The Man with the Golden Arm (1955)

This great movie, based on Nelson Algren’s greater 1949 novel, is not actually about marijuana, but aside from Reefer Madness itself, the classic scared-straight story may be the most notorious film about drug abuse ever made. Ol’ Blue Eyes, aka Frank Sinatra, plays Frankie Machine, a jazz drummer and card dealer nearly destroyed by a morphine addiction, which mirrors many real-life tales from the postwar jazz scene, which led directly to the opiate crisis wrecking our country today. The scene in which Frankie kicks the horse cold-turkey is the best depiction of the process in movie history, due entirely to Sinatra’s brutal yet oddly sexy pathos. The scene feels real because he was actually fighting an addiction of his own at the time—an addiction to Ava Gardner. (Incidentally, Algren also wrote the novel A Walk on the Wild Side, which lent its title to Velvet Underground singer Lou Reed’s most famous song.
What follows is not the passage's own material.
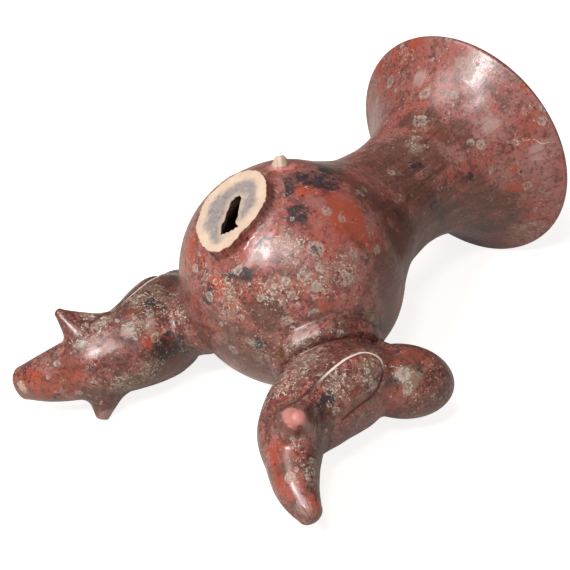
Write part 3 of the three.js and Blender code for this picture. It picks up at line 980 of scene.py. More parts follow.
@dataclass
class Limb:
    """A body of oval section along a line in the foot's plane of symmetry."""

    line: Array  # x and z of the centres
    side: Array  # half width at each centre
    back: Array  # half thickness at each centre
    ends: float  # how far the rounded ends reach past the line

    @classmethod
    def through(
        cls, points: Sequence[tuple[float, float]], side: Sequence[float], back: Sequence[float], ends: float
    ) -> Limb:
        """A limb through a few centres with a half width and a half thickness at each."""
        rows = catmull_rom([(*p, s, b) for p, s, b in zip(points, side, back)], 12)
        return cls(rows[:, :2], rows[:, 2], rows[:, 3], ends)

    def distance(self, points: Array) -> tuple[Array, Array, Array]:
        """Distance to the limb and where on it each point is nearest.

        Args:
            points: Points in the foot's frame.

        Returns:
            Signed distances, shares of the line and degrees round it, 0 at the side and 90 at the inner face.
        """
        flat = points[:, [0, 2]]
        along = np.gradient(self.line, axis=0)
        spacing = np.linalg.norm(along, axis=1)
        along = along / spacing[:, None]
        gap = (flat**2).sum(1)[:, None] - 2 * flat @ self.line.T + (self.line**2).sum(1)[None]
        at = gap.argmin(1).astype(float)
        last = len(self.line) - 1
        number = np.arange(last + 1)
        for nearing in (0.7, 0.8, 0.9, 1.0, 0.0):
            centre = np.stack([np.interp(at, number, self.line[:, k]) for k in (0, 1)], 1)
            ahead = unit_rows(np.stack([np.interp(at, number, along[:, k]) for k in (0, 1)], 1))
            rest = flat - centre
            past = (rest * ahead).sum(1)
            step = np.clip(nearing * past / np.interp(at, number, spacing), -1.0, 1.0)
            at = np.clip(at + step, 0, last)
        past = np.where((at <= 0) | (at >= last), past, 0.0)
        side, back = np.interp(at, number, self.side), np.interp(at, number, self.back)
        b = rest[:, 0] * ahead[:, 1] - rest[:, 1] * ahead[:, 0]
        offset3 = np.stack([points[:, 1], b, past], 1)
        radii = np.stack([side, back, np.full(len(at), self.ends)], 1)
        turned = np.degrees(np.arctan2(b / back, np.abs(points[:, 1]) / side))
        return ellipsoid_distance(offset3, radii), at / last, turned

    def skin_point(self, share: float, angle: float, sideways: int) -> Array:
        """A point of the skin at a share of the line and degrees round it, on one side."""
        number = np.arange(len(self.line))
        at = share * number[-1]
        along = np.gradient(self.line, axis=0)
        x, z = (np.interp(at, number, self.line[:, k]) for k in (0, 1))
        tx, tz = (np.interp(at, number, along[:, k]) for k in (0, 1))
        size = math.hypot(tx, tz)
        a = math.radians(angle)
        back = math.sin(a) * np.interp(at, number, self.back)
        side = sideways * math.cos(a) * np.interp(at, number, self.side)
        return np.array([x + back * tz / size, side, z - back * tx / size])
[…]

That nugget alone earns the author a special place in the long, sordid history of drugs in America.)

 

The Harder They Come (1972)

When then-president George W. Bush sent his twin daughters off to college (where they were famously smoked-out and then snitched-out by Ashton Kutcher, who gets a pass because he married Mila Kunis, etc.), he gave them a care package that allegedly included three CDs: Bob Dylan’s Highway 61 Revisited, Bob Marley’s Legend compilation and the soundtrack to this classic Jimmy Cliff film. (This story confirms what we already knew about Dubya: bad president, great dad.) Exactly one year before “Catch a Fire” made Marley an instant international star, it was Cliff who brought reggae to mainstream America. He stars in the near-universal story of an aspiring musician who starts selling weed to pay the bills; we’ve all known that guy, or even been that guy.